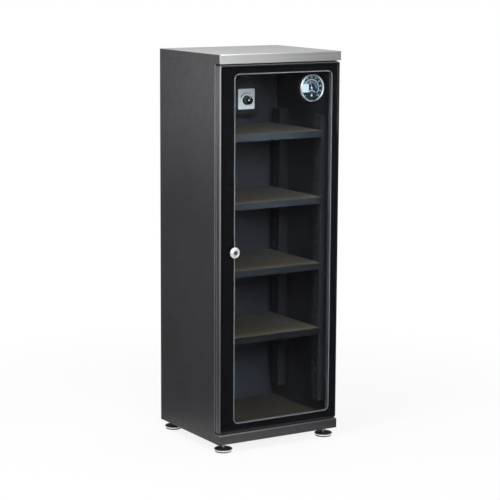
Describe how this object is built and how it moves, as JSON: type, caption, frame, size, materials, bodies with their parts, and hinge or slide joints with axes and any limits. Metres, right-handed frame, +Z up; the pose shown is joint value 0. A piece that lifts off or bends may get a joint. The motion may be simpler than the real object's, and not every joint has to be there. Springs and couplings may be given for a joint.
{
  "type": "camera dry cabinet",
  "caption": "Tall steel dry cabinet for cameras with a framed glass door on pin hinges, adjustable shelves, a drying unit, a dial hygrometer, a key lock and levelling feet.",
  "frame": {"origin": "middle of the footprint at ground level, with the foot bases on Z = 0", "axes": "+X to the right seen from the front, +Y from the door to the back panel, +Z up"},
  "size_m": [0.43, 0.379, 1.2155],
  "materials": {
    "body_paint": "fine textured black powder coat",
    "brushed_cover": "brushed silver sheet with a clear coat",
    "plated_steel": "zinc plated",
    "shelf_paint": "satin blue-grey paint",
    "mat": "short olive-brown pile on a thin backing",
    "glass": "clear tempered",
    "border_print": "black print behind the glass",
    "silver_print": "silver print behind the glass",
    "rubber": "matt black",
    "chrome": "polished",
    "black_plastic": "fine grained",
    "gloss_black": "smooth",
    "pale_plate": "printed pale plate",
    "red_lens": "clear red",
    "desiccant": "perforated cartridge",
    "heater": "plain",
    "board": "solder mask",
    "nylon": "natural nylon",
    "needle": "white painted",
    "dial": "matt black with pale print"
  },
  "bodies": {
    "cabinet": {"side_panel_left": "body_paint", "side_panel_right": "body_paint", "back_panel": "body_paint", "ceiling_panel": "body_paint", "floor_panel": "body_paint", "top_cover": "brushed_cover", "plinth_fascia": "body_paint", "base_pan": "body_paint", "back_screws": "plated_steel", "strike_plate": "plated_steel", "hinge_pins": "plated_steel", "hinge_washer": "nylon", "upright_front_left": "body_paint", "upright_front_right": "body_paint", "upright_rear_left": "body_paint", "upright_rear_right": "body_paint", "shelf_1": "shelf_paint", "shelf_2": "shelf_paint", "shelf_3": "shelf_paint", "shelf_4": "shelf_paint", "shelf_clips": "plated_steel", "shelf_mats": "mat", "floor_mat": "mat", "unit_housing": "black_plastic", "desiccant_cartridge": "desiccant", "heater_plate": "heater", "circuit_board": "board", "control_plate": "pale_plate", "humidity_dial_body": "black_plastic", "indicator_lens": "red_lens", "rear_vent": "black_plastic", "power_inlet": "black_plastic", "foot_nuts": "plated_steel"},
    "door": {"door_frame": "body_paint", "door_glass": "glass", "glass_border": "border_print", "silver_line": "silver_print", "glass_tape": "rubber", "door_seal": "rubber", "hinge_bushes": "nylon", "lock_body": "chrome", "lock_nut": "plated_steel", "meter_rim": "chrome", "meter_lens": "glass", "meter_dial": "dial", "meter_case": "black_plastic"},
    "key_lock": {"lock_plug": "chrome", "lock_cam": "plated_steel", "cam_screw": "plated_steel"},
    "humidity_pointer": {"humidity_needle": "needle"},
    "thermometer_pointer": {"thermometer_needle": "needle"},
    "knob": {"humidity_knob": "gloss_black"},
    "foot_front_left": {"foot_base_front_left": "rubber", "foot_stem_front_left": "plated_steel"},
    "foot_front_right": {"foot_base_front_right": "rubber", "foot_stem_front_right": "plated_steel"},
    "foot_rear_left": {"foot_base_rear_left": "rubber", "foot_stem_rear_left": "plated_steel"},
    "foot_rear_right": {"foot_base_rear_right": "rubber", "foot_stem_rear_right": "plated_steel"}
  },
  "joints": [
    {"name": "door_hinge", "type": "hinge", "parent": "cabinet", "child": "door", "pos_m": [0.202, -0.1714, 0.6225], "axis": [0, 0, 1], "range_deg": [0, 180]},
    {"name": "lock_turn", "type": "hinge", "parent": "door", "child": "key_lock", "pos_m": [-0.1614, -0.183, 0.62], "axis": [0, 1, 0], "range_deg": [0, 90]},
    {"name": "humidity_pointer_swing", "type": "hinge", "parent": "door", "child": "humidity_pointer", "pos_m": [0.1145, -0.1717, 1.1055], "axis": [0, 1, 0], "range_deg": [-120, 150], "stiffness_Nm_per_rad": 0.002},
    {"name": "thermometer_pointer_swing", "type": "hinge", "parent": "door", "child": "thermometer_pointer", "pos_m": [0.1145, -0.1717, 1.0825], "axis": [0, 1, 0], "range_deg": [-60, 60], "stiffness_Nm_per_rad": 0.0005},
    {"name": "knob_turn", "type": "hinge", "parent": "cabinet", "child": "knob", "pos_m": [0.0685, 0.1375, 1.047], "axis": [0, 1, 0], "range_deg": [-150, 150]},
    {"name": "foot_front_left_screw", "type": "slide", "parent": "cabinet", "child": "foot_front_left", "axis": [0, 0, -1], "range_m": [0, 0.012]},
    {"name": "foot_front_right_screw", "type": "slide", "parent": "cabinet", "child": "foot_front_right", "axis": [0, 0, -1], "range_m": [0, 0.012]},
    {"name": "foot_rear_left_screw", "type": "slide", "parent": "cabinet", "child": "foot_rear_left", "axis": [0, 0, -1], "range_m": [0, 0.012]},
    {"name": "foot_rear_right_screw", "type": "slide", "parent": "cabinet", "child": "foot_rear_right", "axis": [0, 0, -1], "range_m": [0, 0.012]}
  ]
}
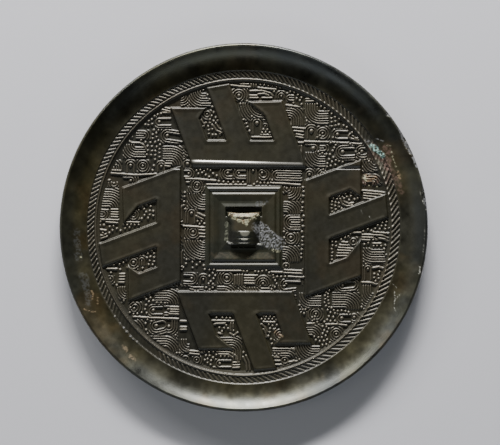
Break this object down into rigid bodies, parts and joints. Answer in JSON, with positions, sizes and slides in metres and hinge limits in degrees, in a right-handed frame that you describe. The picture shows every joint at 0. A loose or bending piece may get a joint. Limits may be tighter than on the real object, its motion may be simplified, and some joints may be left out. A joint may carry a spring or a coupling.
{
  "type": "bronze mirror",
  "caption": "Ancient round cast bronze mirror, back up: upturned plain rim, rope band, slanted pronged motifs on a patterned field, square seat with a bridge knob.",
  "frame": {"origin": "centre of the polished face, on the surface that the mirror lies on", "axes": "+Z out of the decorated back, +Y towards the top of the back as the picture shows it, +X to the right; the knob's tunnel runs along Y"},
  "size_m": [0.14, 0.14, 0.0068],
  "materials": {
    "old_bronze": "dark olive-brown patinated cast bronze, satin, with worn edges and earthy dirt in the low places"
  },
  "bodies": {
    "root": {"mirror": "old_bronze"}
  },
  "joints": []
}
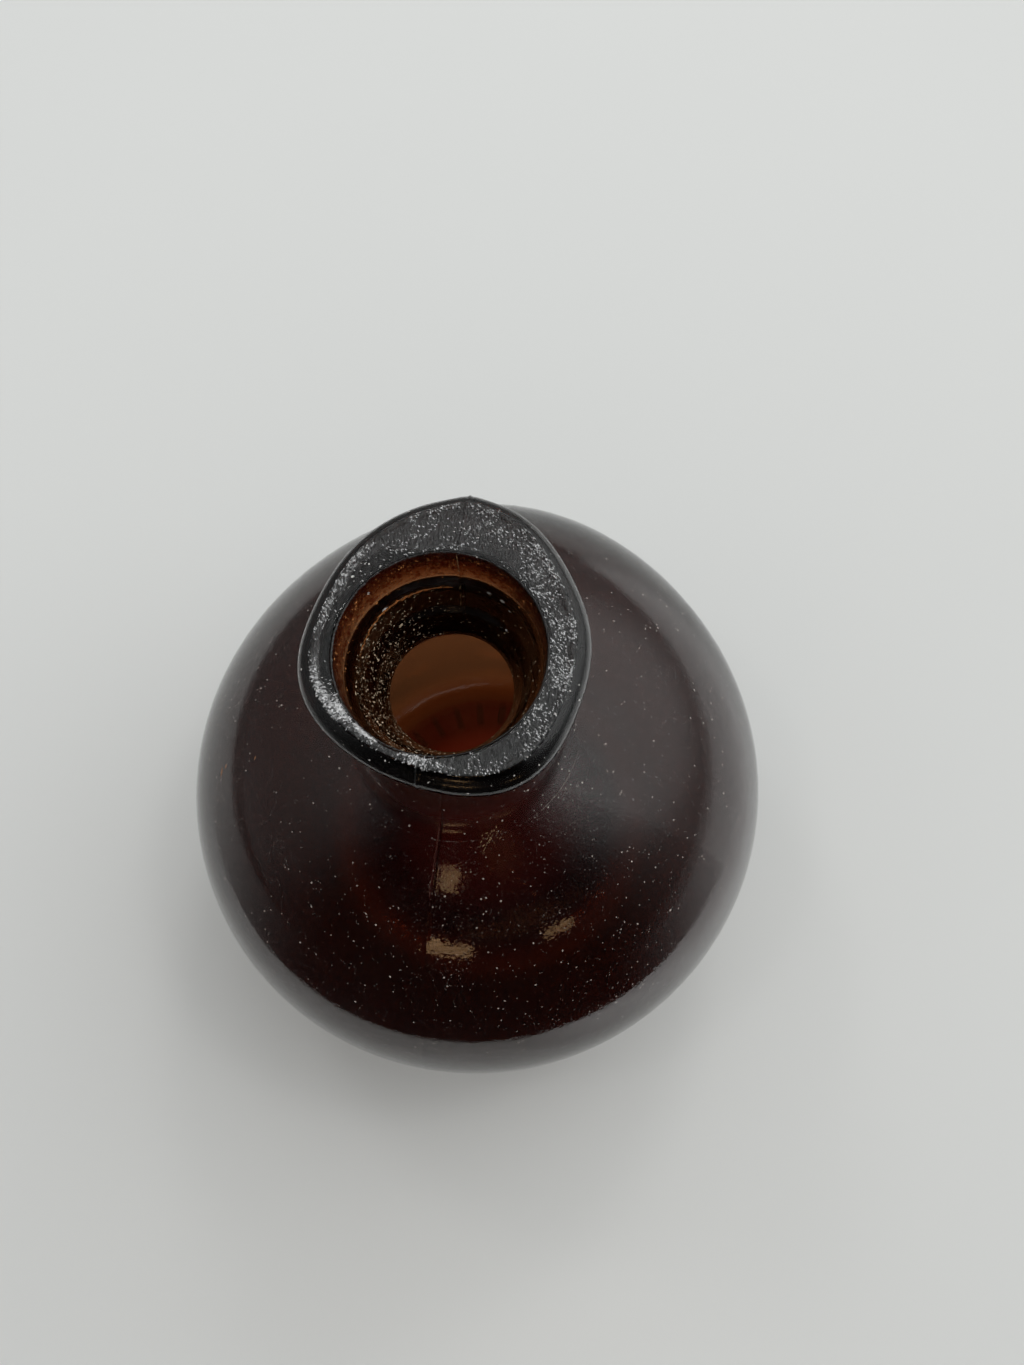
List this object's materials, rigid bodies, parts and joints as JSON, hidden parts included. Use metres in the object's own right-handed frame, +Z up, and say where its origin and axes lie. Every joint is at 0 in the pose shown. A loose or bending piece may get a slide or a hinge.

* * * *

PROMPT: Exactly as shown, repeat every record.

FULL ANSWER:
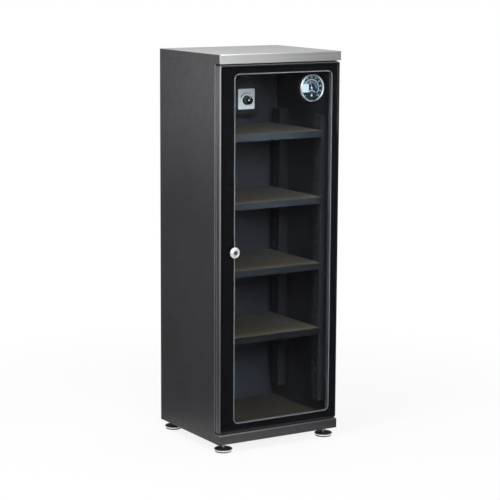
Describe how this object is built and how it moves, as JSON: type, caption, frame, size, materials, bodies with their parts, and hinge or slide joints with axes and any limits. Metres, right-handed frame, +Z up; the pose shown is joint value 0. A piece that lifts off or bends may get a joint. The motion may be simpler than the real object's, and not every joint has to be there. Springs and couplings may be given for a joint.
{
  "type": "camera dry cabinet",
  "caption": "Tall steel dry cabinet for cameras with a framed glass door on pin hinges, adjustable shelves, a drying unit, a dial hygrometer, a key lock and levelling feet.",
  "frame": {"origin": "middle of the footprint at ground level, with the foot bases on Z = 0", "axes": "+X to the right seen from the front, +Y from the door to the back panel, +Z up"},
  "size_m": [0.43, 0.379, 1.2155],
  "materials": {
    "body_paint": "fine textured black powder coat",
    "brushed_cover": "brushed silver sheet with a clear coat",
    "plated_steel": "zinc plated",
    "shelf_paint": "satin blue-grey paint",
    "mat": "short olive-brown pile on a thin backing",
    "glass": "clear tempered",
    "border_print": "black print behind the glass",
    "silver_print": "silver print behind the glass",
    "rubber": "matt black",
    "chrome": "polished",
    "black_plastic": "fine grained",
    "gloss_black": "smooth",
    "pale_plate": "printed pale plate",
    "red_lens": "clear red",
    "desiccant": "perforated cartridge",
    "heater": "plain",
    "board": "solder mask",
    "nylon": "natural nylon",
    "needle": "white painted",
    "dial": "matt black with pale print"
  },
  "bodies": {
    "cabinet": {"side_panel_left": "body_paint", "side_panel_right": "body_paint", "back_panel": "body_paint", "ceiling_panel": "body_paint", "floor_panel": "body_paint", "top_cover": "brushed_cover", "plinth_fascia": "body_paint", "base_pan": "body_paint", "back_screws": "plated_steel", "strike_plate": "plated_steel", "hinge_pins": "plated_steel", "hinge_washer": "nylon", "upright_front_left": "body_paint", "upright_front_right": "body_paint", "upright_rear_left": "body_paint", "upright_rear_right": "body_paint", "shelf_1": "shelf_paint", "shelf_2": "shelf_paint", "shelf_3": "shelf_paint", "shelf_4": "shelf_paint", "shelf_clips": "plated_steel", "shelf_mats": "mat", "floor_mat": "mat", "unit_housing": "black_plastic", "desiccant_cartridge": "desiccant", "heater_plate": "heater", "circuit_board": "board", "control_plate": "pale_plate", "humidity_dial_body": "black_plastic", "indicator_lens": "red_lens", "rear_vent": "black_plastic", "power_inlet": "black_plastic", "foot_nuts": "plated_steel"},
    "door": {"door_frame": "body_paint", "door_glass": "glass", "glass_border": "border_print", "silver_line": "silver_print", "glass_tape": "rubber", "door_seal": "rubber", "hinge_bushes": "nylon", "lock_body": "chrome", "lock_nut": "plated_steel", "meter_rim": "chrome", "meter_lens": "glass", "meter_dial": "dial", "meter_case": "black_plastic"},
    "key_lock": {"lock_plug": "chrome", "lock_cam": "plated_steel", "cam_screw": "plated_steel"},
    "humidity_pointer": {"humidity_needle": "needle"},
    "thermometer_pointer": {"thermometer_needle": "needle"},
    "knob": {"humidity_knob": "gloss_black"},
    "foot_front_left": {"foot_base_front_left": "rubber", "foot_stem_front_left": "plated_steel"},
    "foot_front_right": {"foot_base_front_right": "rubber", "foot_stem_front_right": "plated_steel"},
    "foot_rear_left": {"foot_base_rear_left": "rubber", "foot_stem_rear_left": "plated_steel"},
    "foot_rear_right": {"foot_base_rear_right": "rubber", "foot_stem_rear_right": "plated_steel"}
  },
  "joints": [
    {"name": "door_hinge", "type": "hinge", "parent": "cabinet", "child": "door", "pos_m": [0.202, -0.1714, 0.6225], "axis": [0, 0, 1], "range_deg": [0, 180]},
    {"name": "lock_turn", "type": "hinge", "parent": "door", "child": "key_lock", "pos_m": [-0.1614, -0.183, 0.62], "axis": [0, 1, 0], "range_deg": [0, 90]},
    {"name": "humidity_pointer_swing", "type": "hinge", "parent": "door", "child": "humidity_pointer", "pos_m": [0.1145, -0.1717, 1.1055], "axis": [0, 1, 0], "range_deg": [-120, 150], "stiffness_Nm_per_rad": 0.002},
    {"name": "thermometer_pointer_swing", "type": "hinge", "parent": "door", "child": "thermometer_pointer", "pos_m": [0.1145, -0.1717, 1.0825], "axis": [0, 1, 0], "range_deg": [-60, 60], "stiffness_Nm_per_rad": 0.0005},
    {"name": "knob_turn", "type": "hinge", "parent": "cabinet", "child": "knob", "pos_m": [0.0685, 0.1375, 1.047], "axis": [0, 1, 0], "range_deg": [-150, 150]},
    {"name": "foot_front_left_screw", "type": "slide", "parent": "cabinet", "child": "foot_front_left", "axis": [0, 0, -1], "range_m": [0, 0.012]},
    {"name": "foot_front_right_screw", "type": "slide", "parent": "cabinet", "child": "foot_front_right", "axis": [0, 0, -1], "range_m": [0, 0.012]},
    {"name": "foot_rear_left_screw", "type": "slide", "parent": "cabinet", "child": "foot_rear_left", "axis": [0, 0, -1], "range_m": [0, 0.012]},
    {"name": "foot_rear_right_screw", "type": "slide", "parent": "cabinet", "child": "foot_rear_right", "axis": [0, 0, -1], "range_m": [0, 0.012]}
  ]
}
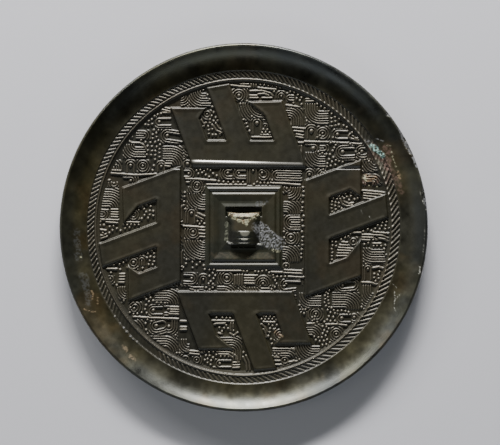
Break this object down into rigid bodies, parts and joints. Answer in JSON, with positions, sizes and slides in metres and hinge limits in degrees, in a right-handed frame that you describe. The picture shows every joint at 0. A loose or bending piece may get a joint. Limits may be tighter than on the real object, its motion may be simplified, and some joints may be left out. A joint may carry a spring or a coupling.
{
  "type": "bronze mirror",
  "caption": "Ancient round cast bronze mirror, back up: upturned plain rim, rope band, slanted pronged motifs on a patterned field, square seat with a bridge knob.",
  "frame": {"origin": "centre of the polished face, on the surface that the mirror lies on", "axes": "+Z out of the decorated back, +Y towards the top of the back as the picture shows it, +X to the right; the knob's tunnel runs along Y"},
  "size_m": [0.14, 0.14, 0.0068],
  "materials": {
    "old_bronze": "dark olive-brown patinated cast bronze, satin, with worn edges and earthy dirt in the low places"
  },
  "bodies": {
    "root": {"mirror": "old_bronze"}
  },
  "joints": []
}
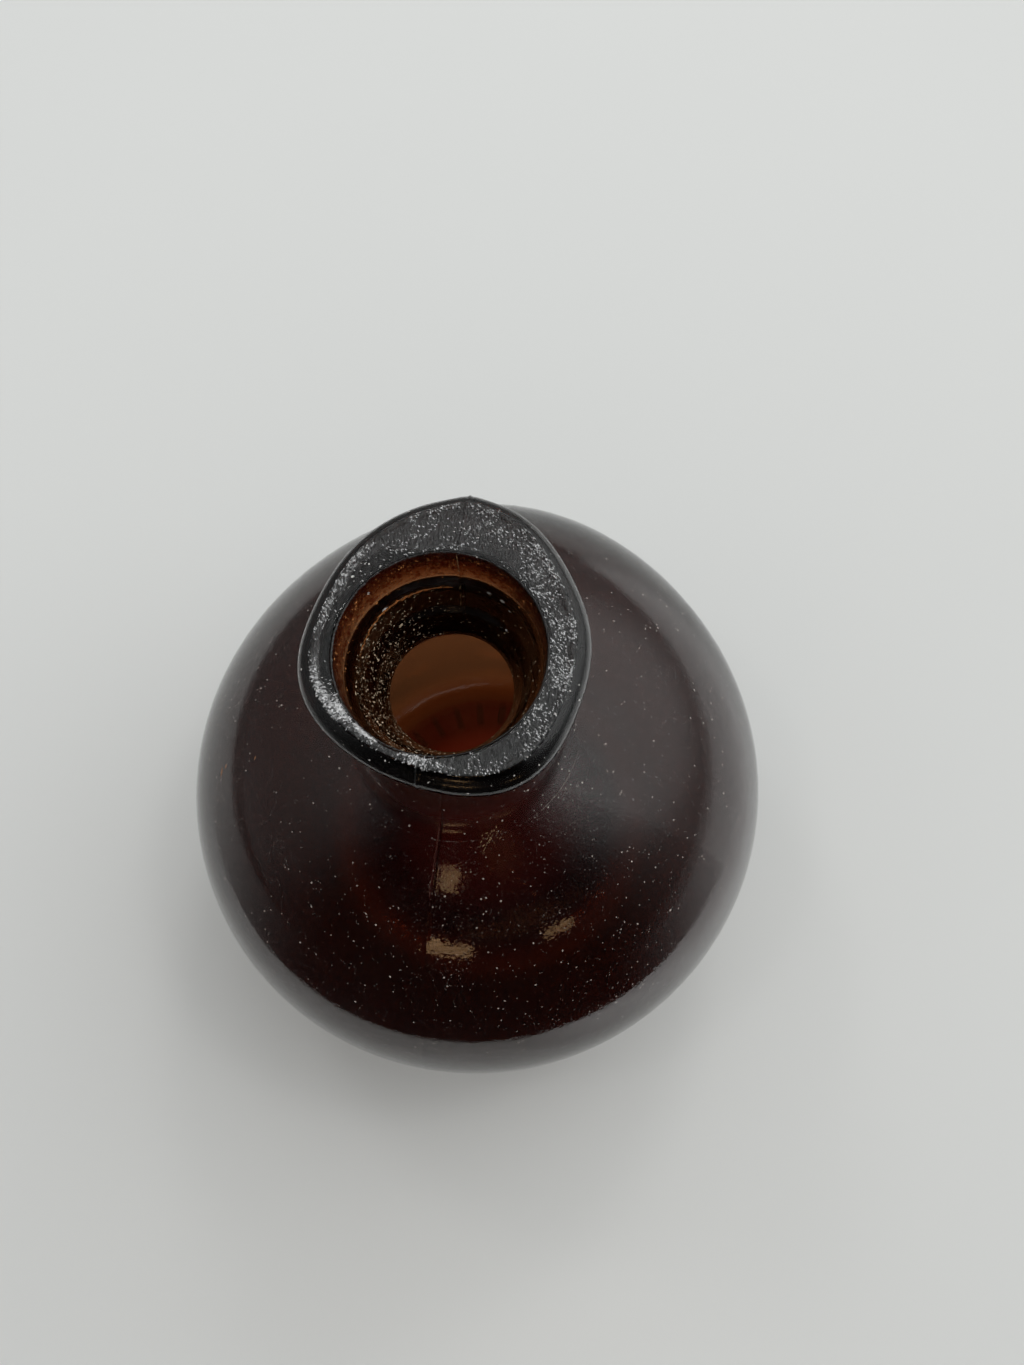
List this object's materials, rigid bodies, parts and joints as JSON, hidden parts included. Use metres in the object's own right-handed frame, +Z up, and say where its origin and axes lie. Every joint is at 0 in the pose shown. A loose or bending piece may get a slide or a hinge.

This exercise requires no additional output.